## start INFORMATION PROVIDED
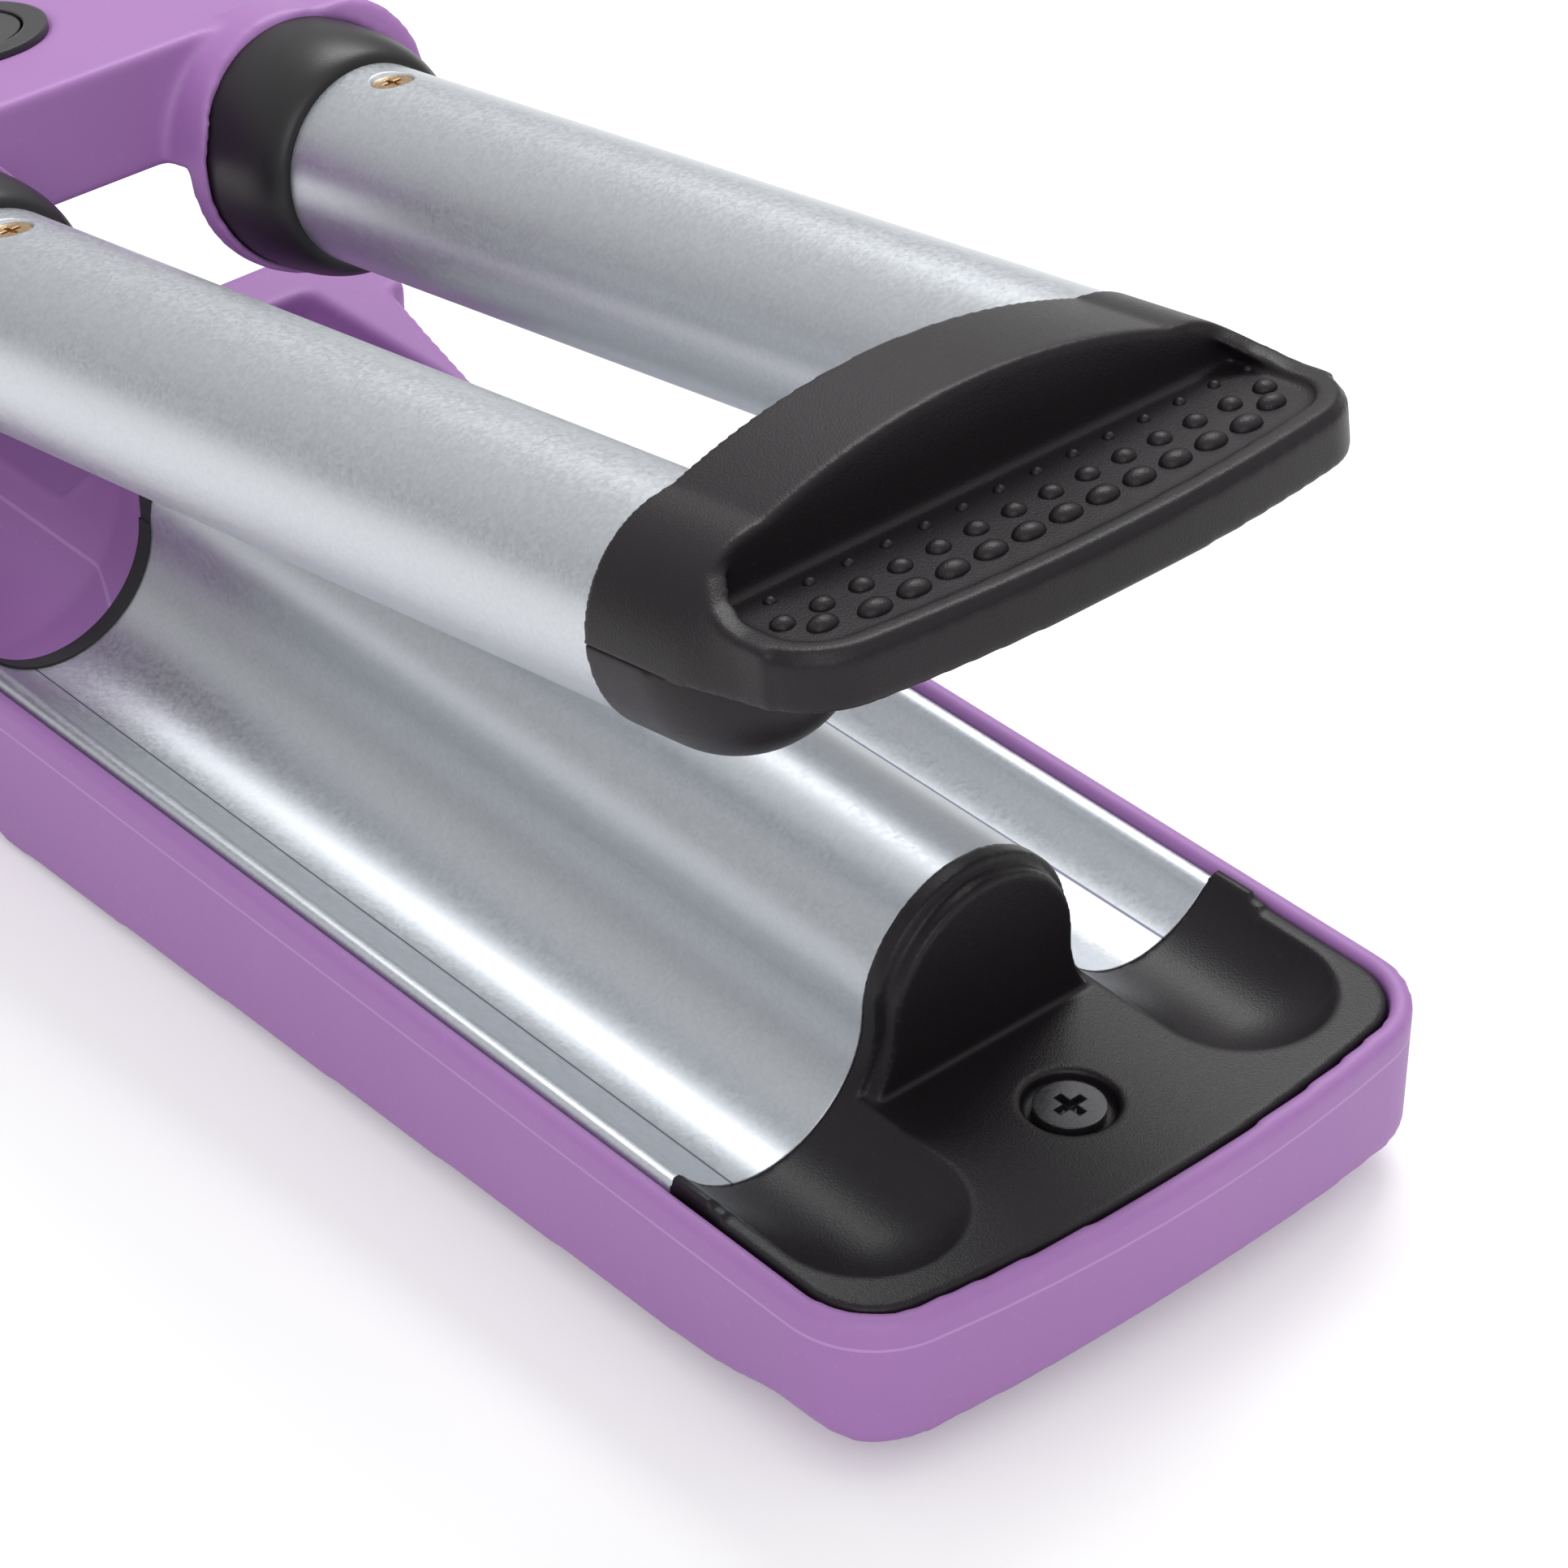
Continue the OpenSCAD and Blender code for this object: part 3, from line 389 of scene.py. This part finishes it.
def stripOutline(strip, station):
    along, lift = station
    under = (along - strip["bend"]) * strip["slope"]
    low = under + lift
    inside, outside = strip["side"] - strip["wall"], strip["side"]
    return [(inside, under + strip["top"]), (inside, low), (outside - strip["edge"], low),
            (outside, low + strip["edge"]), (outside, under + strip["top"])]


# block at each rear corner of the end plate, its inner side cut to the groove: station and top
cornerBlocks = {
    "stations": [(245.05, 17.0), (249.3, 17.0), (249.5, 16.55), (250.8, 16.5)],
    "outer": 30.7,
    "foot": 14.9,
    "grooveRadius": 10.6,
    "steps": 5,
}


def blockOutline(blocks, station):
    top = station[1]
    outline = [(blocks["outer"], blocks["foot"]), (blocks["outer"], top)]
    for step in range(blocks["steps"] + 1):
        height = top - (top - blocks["foot"]) * step / blocks["steps"]
        drop = hingeZ - height
        outline.append((barrelSide + math.sqrt(blocks["grooveRadius"] ** 2 - drop ** 2), height))
    return outline


# blend on each side of the tip, from the sleeve's round side into the ledge's straight one: station and top
capBlend = {
    "stations": [(249.0, 8.6), (250.6, 7.6), (252.2, 6.5), (254.2, 5.8), (256.4, 5.4), (259.0, 5.3)],
    "start": 250.0,
    "end": 259.0,
    "sleeveRadius": 9.8,
    "ledgeSide": 29.6,
    "low": 0.5,
    "wall": 2.2,
    "steps": 10,
}


def blendOutline(blend, station):
    along, top = station
    share = between(along, blend["start"], blend["end"])
    share = share * share * (3 - 2 * share)
    outer = []
    for step in range(blend["steps"] + 1):
        height = blend["low"] + (top - blend["low"]) * step / blend["steps"]
        bulge = barrelSide + math.sqrt(blend["sleeveRadius"] ** 2 - height ** 2)
        outer.append((bulge + (blend["ledgeSide"] - bulge) * share, height))
    return outer + [(reach - blend["wall"], height) for reach, height in reversed(outer)]


# how much of the wear a point takes: each span runs from kept to worn, measured from its place
wearSpans = {
    "barrelFront": (239.4, 0.4, 2.2),
    "capSplit": (0.5, 0.3, 1.8),
    "ledgeBack": (250.1, 0, 2),
    "blockSide": (25.9, -0.6, 0),
    "blockEnd": (250.2, 0, -0.8),
}


def spanShare(value, name):
    place, start, end = wearSpans[name]
    return between(value, place + start, place + end)


def capCrisp(spot):
    # the sleeve keeps its edge on the barrel and at the parting line
    return spanShare(spot.x, "barrelFront") * max(spanShare(spot.z, "capSplit"), spanShare(spot.x, "ledgeBack"))


def blockCrisp(spot):
    # the corner blocks keep their edges
    return 1 - spanShare(abs(spot.y), "blockSide") * spanShare(spot.x, "blockEnd")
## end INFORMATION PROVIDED
* _EXERCISE OBJECTIVE_: Find the lines of the material that hold the word "from" and report their count alone.

* _FINISHED ANSWER_: 3